Comme vous le savez, les radars de la protection de la jeunesse étaient donc braqués sur ma famille. Mais, ce n'est pas comme sur l'autoroute, malgré les deux décennies d'excès et d'exactions de papa, il n'y a jamais eu de flash. Une de mes sœurs a dénoncé papa en 2004. Rien. En 2007, il y a de nouveaux soupçons d'abus. Mais deux experts se sont prononcés contre le placement de mes sœurs. Ils ont doctement déclaré qu'elles étaient mieux à la maison qu'en institution. Les experts ont vu de la lumière là où il y avait de l'ombre. La Justice de paix a suivi leur avis. On ne contredit pas des experts. En 2013, une de mes sœurs a appelé le 143, La Main tendue, pour dénoncer les abus sexuels de papa. Rien.
Moi, à l'école spécialisée, à la fin des cours, je pleurais car je ne voulais pas retourner à la maison de l'horreur.

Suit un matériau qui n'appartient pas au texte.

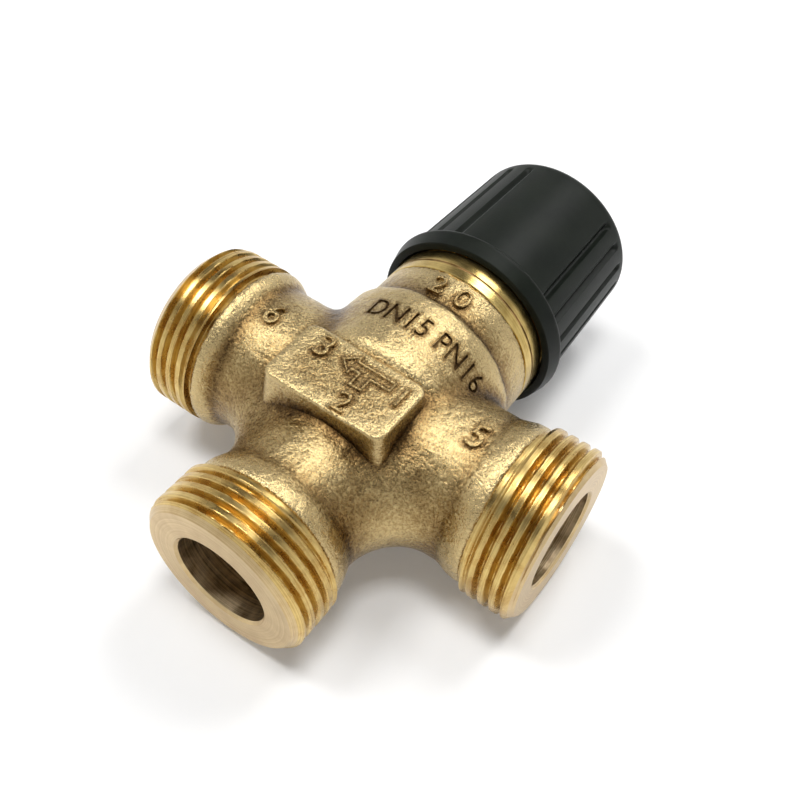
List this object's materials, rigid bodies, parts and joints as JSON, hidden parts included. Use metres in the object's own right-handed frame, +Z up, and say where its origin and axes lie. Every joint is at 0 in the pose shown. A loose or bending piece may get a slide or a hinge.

Mais pour les experts, cette réaction est liée à mes traits autistiques. Une de mes sœurs a lancé un SOS en faisant un dessin avec l'inscription: «Je ne veux plus que l'oiseau vienne m'embêter dans mon lit la nuit». Message trop compliqué à décrypter pour l'école, le SPJ, les psys, les experts et la Justice de paix. Et l'oiseau a pu continuer. Impunément. A chaque fois qu'une assistante sociale commençait à se montrer un peu trop suspicieuse, mon géniteur faisait déménager la famille. Un, deux, trois, soleil...
Alors que l'Etat a dépensé plus de 2,5 millions de francs avec l'équipe pluridisciplinaire et les experts chargés du suivi de ma famille, l'horreur a continué d'élire domicile chez moi. En 2015, n'en pouvant plus, mes deux grandes sœurs ont fini par aller dénoncer papa à la gendarmerie. La police l'a arrêté. Puis, un jour, les autorités judiciaires ont décidé de mettre fin à la détention préventive de papa.
Dans ma famille, quand on voulait «un câlin», on se servait. J'apprends et découvre que, dans la vraie vie, ça ne doit pas se passer ainsi. Surprises et gênées par mes fulgurants élans affectifs, les éducatrices me l'ont répété plusieurs fois. Je commence enfin à comprendre les choses. Je veux m'adapter, m'intégrer dans la société.
Mais il ne faut pas oublier que derrière le corps et les hormones du garçon de 19 ans se cache le cerveau d'un gosse de 10 ans. L'Etat le sait d'ailleurs. C'est pour cela qu'à mes 18 ans, la Direction générale de l'enfance et de la jeunesse (DGEJ), ou l'ex-SPJ si vous préférez, m'a accordé une dérogation pour continuer à me suivre. Puis, j'ai été accusé de viol. Même si j'ai contesté les faits, la DGEJ ne voulait plus entendre parler de moi. Moi, le fils d'un père incestueux dont l'affaire a éclaboussé l'ex-SPJ... Pas question pour l'Etat de subir une nouvelle tempête médiatique. Plus aucun foyer, aucune structure, aucune école spécialisée ne voulait de moi. Le seul endroit où une place était disponible? Une cellule de prison à Orbe (VD).
J'ai été incarcéré en préventive pendant près de trois mois. Jusqu'au moment où, grâce à mon avocate et à quelques bonnes âmes touchées par mon sort, un foyer yverdonnois m'a ouvert ses portes. Au Tribunal, j'ai déclaré m'être arrêté quand j'ai entendu le «non» de la copine. La procureure m'a cru. Elle a requis mon acquittement et mon indemnisation pour la détention subie. Le Tribunal, lui, affirme que je suis coupable. Je viens d'être condamné pour viol.
Mon papa a été abusé par son propre papa. Et ma maman a été abandonnée par sa maman. Papa est en prison. Maman, je ne la vois plus. Il paraît qu'elle a fait plusieurs tentatives de suicide. Je ne vois plus, non plus, les autres membres de ma fratrie. Ni mes trois sœurs, ni mes quatre frères. Je ne sais pas si j'ai les aptitudes pour rebondir. Mais j'en ai envie. J'aspire à une vie normale. J'ai de plus en plus de plaisir à lire des livres. Je veux me cultiver, grandir, m'épanouir...
Aujourd'hui, je suis condamné. Je demande à ce que les vrais responsables de cette déliquescence familiale, marquée par la destruction de huit vies, se regardent dans la glace et fassent leur examen de conscience.